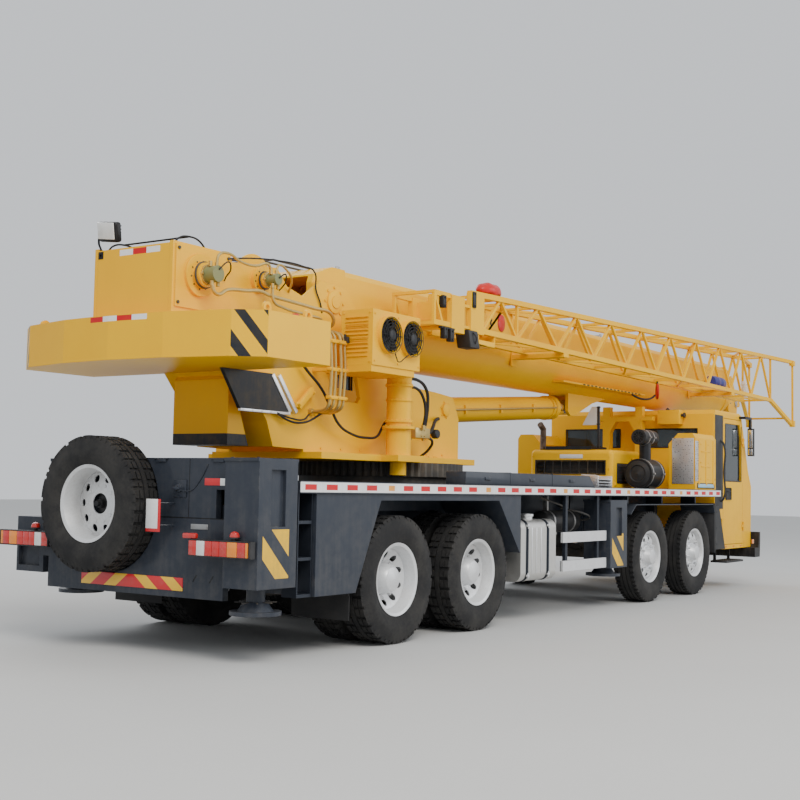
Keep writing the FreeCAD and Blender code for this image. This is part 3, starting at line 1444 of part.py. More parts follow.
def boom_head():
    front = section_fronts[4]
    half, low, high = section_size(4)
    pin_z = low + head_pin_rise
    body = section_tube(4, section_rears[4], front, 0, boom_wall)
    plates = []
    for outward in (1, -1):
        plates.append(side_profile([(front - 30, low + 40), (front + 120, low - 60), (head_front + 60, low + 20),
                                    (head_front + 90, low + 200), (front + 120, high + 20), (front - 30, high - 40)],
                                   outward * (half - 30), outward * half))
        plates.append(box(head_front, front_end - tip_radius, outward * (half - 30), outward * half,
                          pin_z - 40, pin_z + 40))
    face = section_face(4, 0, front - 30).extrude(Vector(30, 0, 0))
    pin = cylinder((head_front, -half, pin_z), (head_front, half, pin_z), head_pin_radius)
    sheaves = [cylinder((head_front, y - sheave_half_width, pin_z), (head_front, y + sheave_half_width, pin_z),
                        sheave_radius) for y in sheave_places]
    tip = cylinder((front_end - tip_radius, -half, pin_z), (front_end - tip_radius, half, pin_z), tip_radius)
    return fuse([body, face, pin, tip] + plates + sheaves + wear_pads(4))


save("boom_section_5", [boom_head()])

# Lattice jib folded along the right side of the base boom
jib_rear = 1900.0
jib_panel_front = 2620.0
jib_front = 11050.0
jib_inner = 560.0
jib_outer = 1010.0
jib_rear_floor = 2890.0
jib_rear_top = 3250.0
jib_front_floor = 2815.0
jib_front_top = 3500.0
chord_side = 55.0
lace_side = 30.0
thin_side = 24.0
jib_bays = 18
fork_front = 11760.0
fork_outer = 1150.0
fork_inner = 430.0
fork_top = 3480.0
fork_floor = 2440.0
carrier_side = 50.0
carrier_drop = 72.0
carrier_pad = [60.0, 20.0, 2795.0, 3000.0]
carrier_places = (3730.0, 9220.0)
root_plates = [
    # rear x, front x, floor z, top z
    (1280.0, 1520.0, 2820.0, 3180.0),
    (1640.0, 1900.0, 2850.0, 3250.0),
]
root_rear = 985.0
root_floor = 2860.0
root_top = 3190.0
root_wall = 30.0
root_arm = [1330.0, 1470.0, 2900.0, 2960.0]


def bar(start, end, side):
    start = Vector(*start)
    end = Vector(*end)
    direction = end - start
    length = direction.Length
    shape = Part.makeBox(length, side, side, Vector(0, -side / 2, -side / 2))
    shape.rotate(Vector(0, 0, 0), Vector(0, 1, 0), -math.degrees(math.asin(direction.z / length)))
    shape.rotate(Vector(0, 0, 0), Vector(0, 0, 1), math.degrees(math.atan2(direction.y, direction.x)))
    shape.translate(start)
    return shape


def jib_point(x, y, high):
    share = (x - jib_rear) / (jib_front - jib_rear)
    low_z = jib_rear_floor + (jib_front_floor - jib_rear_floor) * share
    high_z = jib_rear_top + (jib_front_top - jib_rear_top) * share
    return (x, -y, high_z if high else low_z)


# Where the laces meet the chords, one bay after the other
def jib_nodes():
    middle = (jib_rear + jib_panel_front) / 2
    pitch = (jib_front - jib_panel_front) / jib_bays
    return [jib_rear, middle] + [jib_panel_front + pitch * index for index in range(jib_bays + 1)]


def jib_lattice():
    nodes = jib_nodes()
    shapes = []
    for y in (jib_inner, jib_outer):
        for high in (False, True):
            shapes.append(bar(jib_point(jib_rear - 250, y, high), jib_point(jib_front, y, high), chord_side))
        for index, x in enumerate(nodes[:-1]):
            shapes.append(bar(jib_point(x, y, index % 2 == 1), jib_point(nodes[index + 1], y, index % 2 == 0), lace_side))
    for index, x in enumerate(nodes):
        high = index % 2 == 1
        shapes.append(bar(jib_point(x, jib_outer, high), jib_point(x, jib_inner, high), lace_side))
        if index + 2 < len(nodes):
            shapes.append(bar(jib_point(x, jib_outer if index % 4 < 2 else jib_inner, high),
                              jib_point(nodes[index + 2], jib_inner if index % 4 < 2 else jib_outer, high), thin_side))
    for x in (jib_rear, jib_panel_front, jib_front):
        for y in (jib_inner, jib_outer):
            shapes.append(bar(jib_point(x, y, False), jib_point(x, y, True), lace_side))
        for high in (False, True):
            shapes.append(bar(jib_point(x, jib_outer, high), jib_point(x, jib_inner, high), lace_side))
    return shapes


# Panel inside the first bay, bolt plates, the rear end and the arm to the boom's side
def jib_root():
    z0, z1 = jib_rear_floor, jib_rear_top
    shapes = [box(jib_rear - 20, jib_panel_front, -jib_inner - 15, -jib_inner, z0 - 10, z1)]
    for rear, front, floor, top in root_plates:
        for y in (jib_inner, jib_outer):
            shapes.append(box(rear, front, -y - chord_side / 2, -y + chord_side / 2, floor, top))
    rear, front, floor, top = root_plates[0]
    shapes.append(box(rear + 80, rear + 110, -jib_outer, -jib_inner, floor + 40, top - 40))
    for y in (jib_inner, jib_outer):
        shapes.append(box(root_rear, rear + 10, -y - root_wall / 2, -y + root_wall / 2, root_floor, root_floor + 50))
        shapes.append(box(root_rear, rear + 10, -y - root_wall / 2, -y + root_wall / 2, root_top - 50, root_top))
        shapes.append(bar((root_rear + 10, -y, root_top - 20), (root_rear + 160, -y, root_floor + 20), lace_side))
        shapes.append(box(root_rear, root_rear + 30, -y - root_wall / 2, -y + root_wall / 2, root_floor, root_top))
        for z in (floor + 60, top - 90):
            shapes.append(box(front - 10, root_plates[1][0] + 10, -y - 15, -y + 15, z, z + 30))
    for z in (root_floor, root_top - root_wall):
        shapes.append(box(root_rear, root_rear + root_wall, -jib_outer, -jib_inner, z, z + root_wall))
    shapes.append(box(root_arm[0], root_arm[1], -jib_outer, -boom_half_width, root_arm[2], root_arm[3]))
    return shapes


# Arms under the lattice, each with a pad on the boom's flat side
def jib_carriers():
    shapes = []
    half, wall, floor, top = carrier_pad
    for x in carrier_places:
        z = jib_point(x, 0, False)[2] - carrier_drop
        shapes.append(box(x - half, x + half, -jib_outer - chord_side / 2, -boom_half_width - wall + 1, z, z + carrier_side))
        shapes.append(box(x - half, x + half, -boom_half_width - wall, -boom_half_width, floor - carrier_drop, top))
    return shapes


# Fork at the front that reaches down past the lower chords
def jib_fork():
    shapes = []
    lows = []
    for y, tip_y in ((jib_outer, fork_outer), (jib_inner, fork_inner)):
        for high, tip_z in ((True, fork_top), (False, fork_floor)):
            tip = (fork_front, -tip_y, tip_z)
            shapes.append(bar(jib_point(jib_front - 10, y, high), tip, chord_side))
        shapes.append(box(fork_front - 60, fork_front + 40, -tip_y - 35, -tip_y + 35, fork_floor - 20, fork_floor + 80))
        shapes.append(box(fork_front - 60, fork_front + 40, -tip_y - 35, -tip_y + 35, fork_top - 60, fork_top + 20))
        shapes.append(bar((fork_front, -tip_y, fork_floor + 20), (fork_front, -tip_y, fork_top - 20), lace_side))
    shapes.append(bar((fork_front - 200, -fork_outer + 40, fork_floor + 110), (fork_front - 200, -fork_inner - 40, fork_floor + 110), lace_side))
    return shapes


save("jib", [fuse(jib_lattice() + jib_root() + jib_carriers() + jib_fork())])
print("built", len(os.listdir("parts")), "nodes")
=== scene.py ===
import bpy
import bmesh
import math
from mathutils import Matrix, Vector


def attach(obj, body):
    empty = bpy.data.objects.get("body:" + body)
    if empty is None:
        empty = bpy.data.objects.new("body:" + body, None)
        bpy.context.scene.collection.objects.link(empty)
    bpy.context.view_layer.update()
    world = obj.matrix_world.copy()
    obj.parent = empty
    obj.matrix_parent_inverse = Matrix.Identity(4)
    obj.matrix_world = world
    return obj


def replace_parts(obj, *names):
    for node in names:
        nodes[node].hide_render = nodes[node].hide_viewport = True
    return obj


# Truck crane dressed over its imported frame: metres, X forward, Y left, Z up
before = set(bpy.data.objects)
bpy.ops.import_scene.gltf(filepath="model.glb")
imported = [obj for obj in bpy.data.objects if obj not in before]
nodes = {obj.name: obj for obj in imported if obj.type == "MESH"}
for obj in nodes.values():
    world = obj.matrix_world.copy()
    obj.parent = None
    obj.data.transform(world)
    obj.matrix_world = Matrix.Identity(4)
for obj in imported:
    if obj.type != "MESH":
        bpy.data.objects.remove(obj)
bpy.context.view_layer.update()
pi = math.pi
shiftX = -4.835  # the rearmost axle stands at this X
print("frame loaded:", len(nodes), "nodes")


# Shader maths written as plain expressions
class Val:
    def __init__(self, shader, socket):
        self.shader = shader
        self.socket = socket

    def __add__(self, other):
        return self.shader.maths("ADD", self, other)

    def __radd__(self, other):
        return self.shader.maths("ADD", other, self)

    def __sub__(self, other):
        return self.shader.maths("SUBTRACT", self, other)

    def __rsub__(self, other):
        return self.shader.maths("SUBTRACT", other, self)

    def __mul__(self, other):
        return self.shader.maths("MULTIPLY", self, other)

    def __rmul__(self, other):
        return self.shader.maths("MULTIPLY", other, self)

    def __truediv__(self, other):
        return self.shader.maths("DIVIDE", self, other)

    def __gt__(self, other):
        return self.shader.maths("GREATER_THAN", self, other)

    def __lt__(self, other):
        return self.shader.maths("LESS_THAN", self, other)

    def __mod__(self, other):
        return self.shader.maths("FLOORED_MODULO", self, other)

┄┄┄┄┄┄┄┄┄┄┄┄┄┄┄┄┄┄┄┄

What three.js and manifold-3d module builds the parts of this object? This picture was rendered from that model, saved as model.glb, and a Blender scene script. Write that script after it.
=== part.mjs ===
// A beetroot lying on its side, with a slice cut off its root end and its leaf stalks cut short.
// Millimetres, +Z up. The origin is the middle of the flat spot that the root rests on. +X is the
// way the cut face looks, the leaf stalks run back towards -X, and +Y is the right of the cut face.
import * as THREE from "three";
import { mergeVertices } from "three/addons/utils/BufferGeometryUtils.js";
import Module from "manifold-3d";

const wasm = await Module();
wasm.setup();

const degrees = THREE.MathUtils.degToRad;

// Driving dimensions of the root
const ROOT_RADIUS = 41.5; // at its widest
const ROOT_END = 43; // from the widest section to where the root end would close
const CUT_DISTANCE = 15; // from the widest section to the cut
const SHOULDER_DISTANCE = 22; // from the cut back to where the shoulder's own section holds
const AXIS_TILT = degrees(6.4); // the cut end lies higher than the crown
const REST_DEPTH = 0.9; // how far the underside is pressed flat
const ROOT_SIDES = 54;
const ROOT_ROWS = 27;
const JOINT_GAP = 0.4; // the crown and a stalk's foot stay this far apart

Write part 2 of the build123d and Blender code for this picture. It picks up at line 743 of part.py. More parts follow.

┄┄┄┄┄┄┄┄┄┄┄┄┄┄┄┄┄┄┄┄

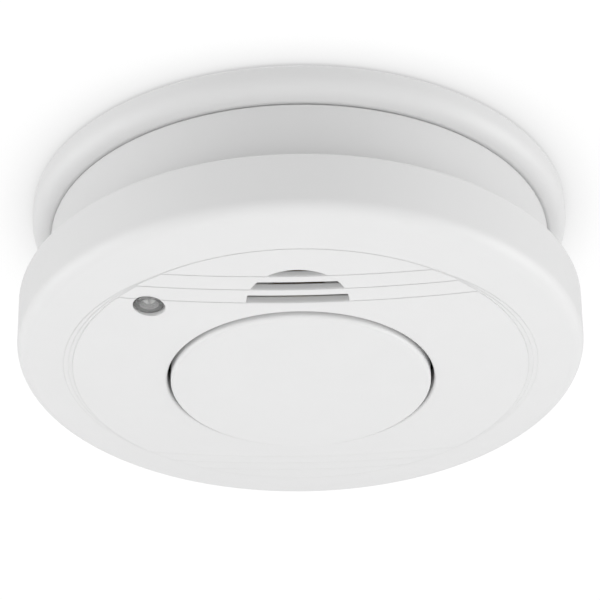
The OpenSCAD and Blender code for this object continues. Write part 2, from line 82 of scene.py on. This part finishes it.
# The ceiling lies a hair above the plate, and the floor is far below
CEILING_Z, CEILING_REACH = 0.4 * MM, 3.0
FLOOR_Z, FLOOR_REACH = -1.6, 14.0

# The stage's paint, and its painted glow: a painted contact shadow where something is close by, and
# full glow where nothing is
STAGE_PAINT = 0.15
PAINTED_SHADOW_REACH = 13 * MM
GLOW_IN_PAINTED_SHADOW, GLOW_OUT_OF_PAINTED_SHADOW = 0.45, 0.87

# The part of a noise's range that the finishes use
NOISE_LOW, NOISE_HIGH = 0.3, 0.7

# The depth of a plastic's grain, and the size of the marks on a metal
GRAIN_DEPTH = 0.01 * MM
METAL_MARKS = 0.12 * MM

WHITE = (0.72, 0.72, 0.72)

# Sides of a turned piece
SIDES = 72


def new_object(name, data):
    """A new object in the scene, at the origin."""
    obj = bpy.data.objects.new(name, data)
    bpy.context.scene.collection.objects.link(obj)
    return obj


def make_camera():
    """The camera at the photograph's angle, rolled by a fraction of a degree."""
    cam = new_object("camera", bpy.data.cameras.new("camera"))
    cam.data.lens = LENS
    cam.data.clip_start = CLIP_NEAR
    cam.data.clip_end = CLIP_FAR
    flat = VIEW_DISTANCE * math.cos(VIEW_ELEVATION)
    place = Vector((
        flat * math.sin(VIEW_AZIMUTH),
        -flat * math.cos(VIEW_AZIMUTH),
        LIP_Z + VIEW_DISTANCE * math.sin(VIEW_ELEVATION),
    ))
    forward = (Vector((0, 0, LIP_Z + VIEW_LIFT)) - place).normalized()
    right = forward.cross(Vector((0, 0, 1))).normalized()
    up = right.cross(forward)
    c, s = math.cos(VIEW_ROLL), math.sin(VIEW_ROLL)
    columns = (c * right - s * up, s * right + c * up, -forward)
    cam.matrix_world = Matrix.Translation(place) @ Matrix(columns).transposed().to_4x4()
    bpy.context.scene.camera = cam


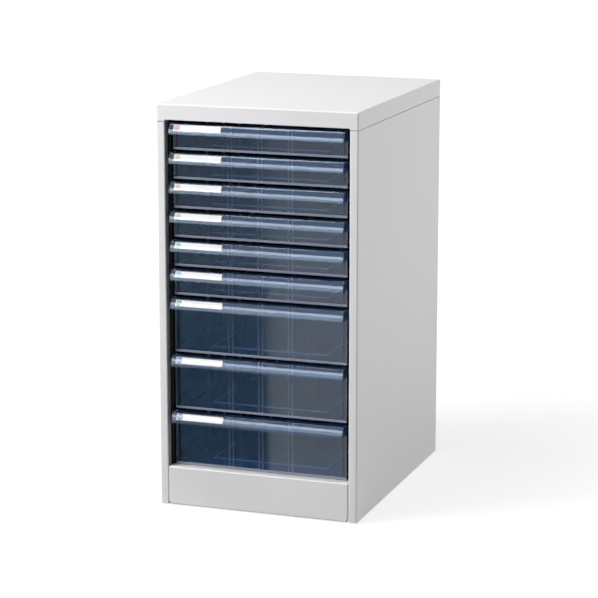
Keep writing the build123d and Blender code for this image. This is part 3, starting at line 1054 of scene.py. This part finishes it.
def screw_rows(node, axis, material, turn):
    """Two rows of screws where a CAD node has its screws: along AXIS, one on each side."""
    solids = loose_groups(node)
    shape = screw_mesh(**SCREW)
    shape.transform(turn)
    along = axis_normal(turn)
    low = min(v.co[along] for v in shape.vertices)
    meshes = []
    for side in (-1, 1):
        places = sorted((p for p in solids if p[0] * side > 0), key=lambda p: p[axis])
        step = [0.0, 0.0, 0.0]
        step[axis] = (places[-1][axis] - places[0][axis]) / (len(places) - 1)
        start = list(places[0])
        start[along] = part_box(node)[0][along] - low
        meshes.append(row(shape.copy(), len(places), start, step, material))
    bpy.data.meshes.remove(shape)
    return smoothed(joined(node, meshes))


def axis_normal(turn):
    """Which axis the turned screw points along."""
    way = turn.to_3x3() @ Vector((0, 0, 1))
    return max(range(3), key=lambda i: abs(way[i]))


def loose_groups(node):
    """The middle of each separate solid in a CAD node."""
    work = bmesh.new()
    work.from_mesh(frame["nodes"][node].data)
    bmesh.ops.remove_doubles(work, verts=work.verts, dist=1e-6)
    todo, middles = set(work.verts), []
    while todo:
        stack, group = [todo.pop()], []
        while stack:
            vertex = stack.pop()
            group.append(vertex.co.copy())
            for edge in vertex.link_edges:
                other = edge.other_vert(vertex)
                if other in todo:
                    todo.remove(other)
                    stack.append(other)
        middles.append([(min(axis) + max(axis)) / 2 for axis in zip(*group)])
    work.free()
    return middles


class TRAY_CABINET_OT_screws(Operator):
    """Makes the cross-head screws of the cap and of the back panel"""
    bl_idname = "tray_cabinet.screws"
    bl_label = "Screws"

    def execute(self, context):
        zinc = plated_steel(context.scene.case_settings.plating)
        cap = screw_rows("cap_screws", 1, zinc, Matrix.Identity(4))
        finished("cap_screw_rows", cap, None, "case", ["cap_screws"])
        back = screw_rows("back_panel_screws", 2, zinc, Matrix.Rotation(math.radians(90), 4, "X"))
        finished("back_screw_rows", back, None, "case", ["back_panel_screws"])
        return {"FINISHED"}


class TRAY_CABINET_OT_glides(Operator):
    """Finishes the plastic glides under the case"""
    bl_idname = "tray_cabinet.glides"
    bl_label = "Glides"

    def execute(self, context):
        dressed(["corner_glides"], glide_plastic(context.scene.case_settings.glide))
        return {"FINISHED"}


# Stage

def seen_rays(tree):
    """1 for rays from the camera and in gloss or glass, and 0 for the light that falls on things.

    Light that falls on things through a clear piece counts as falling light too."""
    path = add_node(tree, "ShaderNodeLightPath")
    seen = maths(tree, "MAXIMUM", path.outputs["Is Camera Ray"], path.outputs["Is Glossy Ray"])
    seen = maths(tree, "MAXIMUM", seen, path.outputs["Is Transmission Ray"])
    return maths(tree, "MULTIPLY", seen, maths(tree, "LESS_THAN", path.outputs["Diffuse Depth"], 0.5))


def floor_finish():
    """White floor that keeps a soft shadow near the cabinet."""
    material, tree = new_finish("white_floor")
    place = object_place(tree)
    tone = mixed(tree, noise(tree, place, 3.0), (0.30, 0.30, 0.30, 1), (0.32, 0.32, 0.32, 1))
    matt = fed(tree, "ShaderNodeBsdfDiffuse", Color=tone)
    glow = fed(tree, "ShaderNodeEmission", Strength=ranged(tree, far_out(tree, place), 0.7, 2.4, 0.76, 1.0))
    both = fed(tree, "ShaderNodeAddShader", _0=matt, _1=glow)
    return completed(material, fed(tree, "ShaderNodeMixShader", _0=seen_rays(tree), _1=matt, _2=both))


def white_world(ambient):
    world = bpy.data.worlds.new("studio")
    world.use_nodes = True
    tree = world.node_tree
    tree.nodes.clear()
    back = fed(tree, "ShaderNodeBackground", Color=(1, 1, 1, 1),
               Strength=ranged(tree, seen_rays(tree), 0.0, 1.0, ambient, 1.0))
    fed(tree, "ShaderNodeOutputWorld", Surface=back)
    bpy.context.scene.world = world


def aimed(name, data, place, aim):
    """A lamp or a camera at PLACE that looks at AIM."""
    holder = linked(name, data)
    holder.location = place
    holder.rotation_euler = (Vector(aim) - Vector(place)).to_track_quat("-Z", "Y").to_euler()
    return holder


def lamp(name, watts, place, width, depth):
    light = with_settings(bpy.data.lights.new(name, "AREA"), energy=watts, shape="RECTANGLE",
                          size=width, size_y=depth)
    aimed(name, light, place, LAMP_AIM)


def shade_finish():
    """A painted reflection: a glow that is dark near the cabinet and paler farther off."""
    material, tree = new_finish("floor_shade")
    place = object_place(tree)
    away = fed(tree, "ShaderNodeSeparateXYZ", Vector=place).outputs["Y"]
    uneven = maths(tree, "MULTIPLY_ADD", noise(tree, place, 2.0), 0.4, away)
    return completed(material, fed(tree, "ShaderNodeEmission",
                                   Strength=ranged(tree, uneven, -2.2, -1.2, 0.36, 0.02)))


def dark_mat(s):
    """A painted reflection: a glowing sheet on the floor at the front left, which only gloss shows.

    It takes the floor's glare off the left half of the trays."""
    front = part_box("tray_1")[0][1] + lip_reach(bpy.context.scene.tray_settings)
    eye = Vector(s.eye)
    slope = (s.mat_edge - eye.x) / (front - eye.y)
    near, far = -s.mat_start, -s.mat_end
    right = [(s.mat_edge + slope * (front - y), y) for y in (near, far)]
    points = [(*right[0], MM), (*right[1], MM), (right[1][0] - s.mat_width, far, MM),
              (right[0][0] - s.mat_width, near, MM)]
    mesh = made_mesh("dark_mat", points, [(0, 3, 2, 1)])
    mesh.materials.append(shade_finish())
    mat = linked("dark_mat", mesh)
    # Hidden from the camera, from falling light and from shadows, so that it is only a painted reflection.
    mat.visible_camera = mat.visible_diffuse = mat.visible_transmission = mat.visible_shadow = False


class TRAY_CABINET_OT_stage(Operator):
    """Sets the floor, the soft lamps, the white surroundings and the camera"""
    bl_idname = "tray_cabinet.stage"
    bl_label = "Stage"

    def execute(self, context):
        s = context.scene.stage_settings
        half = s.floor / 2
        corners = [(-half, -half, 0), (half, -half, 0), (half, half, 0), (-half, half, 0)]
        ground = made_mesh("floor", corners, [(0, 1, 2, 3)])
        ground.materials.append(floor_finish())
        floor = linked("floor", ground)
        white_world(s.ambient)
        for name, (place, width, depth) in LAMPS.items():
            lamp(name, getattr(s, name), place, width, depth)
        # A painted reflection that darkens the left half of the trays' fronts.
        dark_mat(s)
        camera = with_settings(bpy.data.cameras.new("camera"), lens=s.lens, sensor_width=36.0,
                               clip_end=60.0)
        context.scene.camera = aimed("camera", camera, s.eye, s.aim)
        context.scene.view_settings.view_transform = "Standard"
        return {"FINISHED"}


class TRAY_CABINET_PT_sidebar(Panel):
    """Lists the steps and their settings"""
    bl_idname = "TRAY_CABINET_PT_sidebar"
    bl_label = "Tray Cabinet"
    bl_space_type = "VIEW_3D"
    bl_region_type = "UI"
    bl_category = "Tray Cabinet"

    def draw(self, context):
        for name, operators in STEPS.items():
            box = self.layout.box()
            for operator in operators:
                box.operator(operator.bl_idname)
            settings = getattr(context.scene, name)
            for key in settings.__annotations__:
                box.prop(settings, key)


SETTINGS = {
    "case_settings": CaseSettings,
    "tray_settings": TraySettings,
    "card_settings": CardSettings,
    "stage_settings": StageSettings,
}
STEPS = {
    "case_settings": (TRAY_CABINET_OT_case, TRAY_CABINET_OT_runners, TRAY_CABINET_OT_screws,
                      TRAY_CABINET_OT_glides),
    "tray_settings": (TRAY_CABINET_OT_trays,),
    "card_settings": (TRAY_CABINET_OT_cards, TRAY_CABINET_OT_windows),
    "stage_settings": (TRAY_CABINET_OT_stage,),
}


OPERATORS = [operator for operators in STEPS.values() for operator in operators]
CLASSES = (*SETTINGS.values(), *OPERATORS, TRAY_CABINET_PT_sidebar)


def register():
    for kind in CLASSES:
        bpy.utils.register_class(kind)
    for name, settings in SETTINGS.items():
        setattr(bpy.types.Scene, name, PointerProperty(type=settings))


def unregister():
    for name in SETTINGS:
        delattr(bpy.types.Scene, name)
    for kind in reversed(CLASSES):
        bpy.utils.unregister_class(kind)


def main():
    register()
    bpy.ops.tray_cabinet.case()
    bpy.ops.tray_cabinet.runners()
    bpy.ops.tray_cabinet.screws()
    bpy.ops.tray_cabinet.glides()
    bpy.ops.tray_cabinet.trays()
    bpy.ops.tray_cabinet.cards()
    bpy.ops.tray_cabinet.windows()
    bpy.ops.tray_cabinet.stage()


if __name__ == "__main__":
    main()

┄┄┄┄┄┄┄┄┄┄┄┄┄┄┄┄┄┄┄┄

Task directions:
Going down the listing above, begin printing at the line with "The OpenSCAD and" and finish with the line with "GLOW_IN_PAINTED_SHADOW, GLOW_OUT_OF_PAINTED_SHADOW = 0.45, 0.87", exactly as they appear.

Exercise result:
The OpenSCAD and Blender code for this object continues. Write part 2, from line 82 of scene.py on. This part finishes it.
# The ceiling lies a hair above the plate, and the floor is far below
CEILING_Z, CEILING_REACH = 0.4 * MM, 3.0
FLOOR_Z, FLOOR_REACH = -1.6, 14.0

# The stage's paint, and its painted glow: a painted contact shadow where something is close by, and
# full glow where nothing is
STAGE_PAINT = 0.15
PAINTED_SHADOW_REACH = 13 * MM
GLOW_IN_PAINTED_SHADOW, GLOW_OUT_OF_PAINTED_SHADOW = 0.45, 0.87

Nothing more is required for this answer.